In terms of the ALSC task, the performance of attention-based and memory-based methods are comparable, while the CNN-based method GCAE performs worst. This shows the importance of modeling long-term dependency for ALSC. Thus we adopt an attention-based BiLSTM as our base ALSC module. By employing position embedding to incorporate aspect information, the base module achieves very competitive performance. Compared to the base module, our joint model OTN achieves further improvements through leveraging the additional opinion information from the AOWE task.

As for the AOWE task, the methods Dependency-rule and BiLSTM both perform poorly. The former uses coarse-grain POS patterns and lacks robustness. The latter fails to consider aspect information and outputs the same results for different aspects in a sentence. In contrast, the aspect-dependent methods PE-BiLSTM and IOG obtain obvious improvements. With the help of CRF, IOG+CRF achieves minor improvements against IOG. Different from LSTM-based methods, our designed base module using CNN and incorporating aspect information produces very competitive results on the AOWE dataset. Nevertheless, our joint model OTN still outperforms it by 0.8% in F1-score.
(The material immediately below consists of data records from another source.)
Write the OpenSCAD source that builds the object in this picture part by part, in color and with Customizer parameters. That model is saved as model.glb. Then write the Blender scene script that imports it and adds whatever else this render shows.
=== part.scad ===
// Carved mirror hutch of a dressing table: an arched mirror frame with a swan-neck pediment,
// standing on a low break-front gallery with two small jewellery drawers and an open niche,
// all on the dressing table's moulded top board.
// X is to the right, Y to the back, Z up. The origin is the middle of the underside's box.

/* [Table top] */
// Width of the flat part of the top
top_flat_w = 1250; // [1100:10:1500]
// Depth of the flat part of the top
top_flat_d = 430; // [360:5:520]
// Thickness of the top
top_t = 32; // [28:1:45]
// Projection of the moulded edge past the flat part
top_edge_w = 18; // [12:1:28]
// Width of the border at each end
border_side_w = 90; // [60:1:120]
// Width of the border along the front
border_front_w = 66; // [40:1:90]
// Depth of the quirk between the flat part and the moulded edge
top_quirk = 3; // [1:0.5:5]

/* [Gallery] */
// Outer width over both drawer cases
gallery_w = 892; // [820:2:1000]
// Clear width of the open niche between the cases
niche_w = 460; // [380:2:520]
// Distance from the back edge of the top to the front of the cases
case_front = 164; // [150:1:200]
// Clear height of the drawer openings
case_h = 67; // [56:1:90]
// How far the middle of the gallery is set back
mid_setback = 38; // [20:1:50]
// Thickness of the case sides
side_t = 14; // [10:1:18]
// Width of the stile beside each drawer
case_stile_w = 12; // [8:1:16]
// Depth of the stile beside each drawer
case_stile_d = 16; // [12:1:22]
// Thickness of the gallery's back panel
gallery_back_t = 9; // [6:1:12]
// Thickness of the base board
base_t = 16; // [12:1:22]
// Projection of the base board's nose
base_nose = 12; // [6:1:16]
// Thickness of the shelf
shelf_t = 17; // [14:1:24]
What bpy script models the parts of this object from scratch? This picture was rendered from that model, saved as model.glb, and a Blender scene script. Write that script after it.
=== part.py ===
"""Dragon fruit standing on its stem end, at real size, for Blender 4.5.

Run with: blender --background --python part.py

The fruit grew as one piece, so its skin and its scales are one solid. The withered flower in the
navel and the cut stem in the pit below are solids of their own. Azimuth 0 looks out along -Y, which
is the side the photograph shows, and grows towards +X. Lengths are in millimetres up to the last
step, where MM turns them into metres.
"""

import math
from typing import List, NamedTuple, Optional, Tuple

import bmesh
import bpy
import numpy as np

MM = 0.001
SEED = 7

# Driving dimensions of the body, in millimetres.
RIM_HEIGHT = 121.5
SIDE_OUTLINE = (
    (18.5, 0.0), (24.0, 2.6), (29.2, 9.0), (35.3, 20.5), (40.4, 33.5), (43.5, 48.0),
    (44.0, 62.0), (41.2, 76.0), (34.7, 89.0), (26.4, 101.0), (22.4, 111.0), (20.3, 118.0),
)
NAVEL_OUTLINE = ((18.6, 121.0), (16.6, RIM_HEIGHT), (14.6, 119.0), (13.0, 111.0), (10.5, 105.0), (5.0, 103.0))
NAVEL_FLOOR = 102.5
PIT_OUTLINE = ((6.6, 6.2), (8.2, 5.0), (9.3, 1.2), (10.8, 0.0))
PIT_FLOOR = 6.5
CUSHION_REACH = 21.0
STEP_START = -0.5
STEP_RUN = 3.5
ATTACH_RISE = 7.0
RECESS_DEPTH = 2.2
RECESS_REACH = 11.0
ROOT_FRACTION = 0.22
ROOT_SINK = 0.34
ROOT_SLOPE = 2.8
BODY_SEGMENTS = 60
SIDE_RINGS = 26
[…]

Benefiting from the two tailor-made opinion transmission mechanisms, OTN performs better than the two base modules, which proves the existence of mutual indication between the ALSC and AOWE tasks. Besides, OTN consistently outperforms other compared methods in both tasks. The comparison validates the effectiveness of our model.

To investigate the effects of the two opinion transmission mechanisms on OTN, we also conduct ablation study. In the experiments of “-ALSC task” and “-AOWE task”, we keep the model architecture unchanged but respectively remove the ALSC data for “-ALSC task” and AOWE data for “-AOWE task’. The “-AOWE2ALSC” and “-ALSC2AOWE” indicate that we remove the AOWE2ALSC mechanism or ALSC2AOWE mechanism from OTN.

Table 5 shows the results of ablation study. We can observe the performance of the model drops when it is trained on a single task or without opinion transmission mechanisms. The observation proves that OTN exploits the connection between the ALSC and AOWE tasks successfully and achieves improvements through our proposed opinion transmission mechanisms.

Most recent ALSC research utilizes the attention-based networks to capture the latent sentiment clues from the sentence for the given aspect, such as ATAE-LSTM [15], IAN [8] and PBAN [4], etc. On this basis, [13] employs memory network to conduct multi-hop attention to obtain more powerful sentiment clues for detecting the sentiment polarity of the aspect. Following the idea, memory-based methods achieve competitive performance on the ALSC [13, 1, 18, 19]. In addition, CNN [17], capsule network [2], and additional document sentiment data [5] are also applied for this task.

AOWE is a relatively new ABSA subtask. [3] formalizes it as an aspect-oriented sequence labeling task, and designs a state-of-the-art sequence labeling model based on LSTMs. Before them, a few works focus on the pair of aspect and opinion words. [6] proposes a rule-mining method to extract aspect words and regards the nearest adjective of aspect as the corresponding opinion words. [21] uses dependency-tree templates to extract valid aspect-opinion pairs.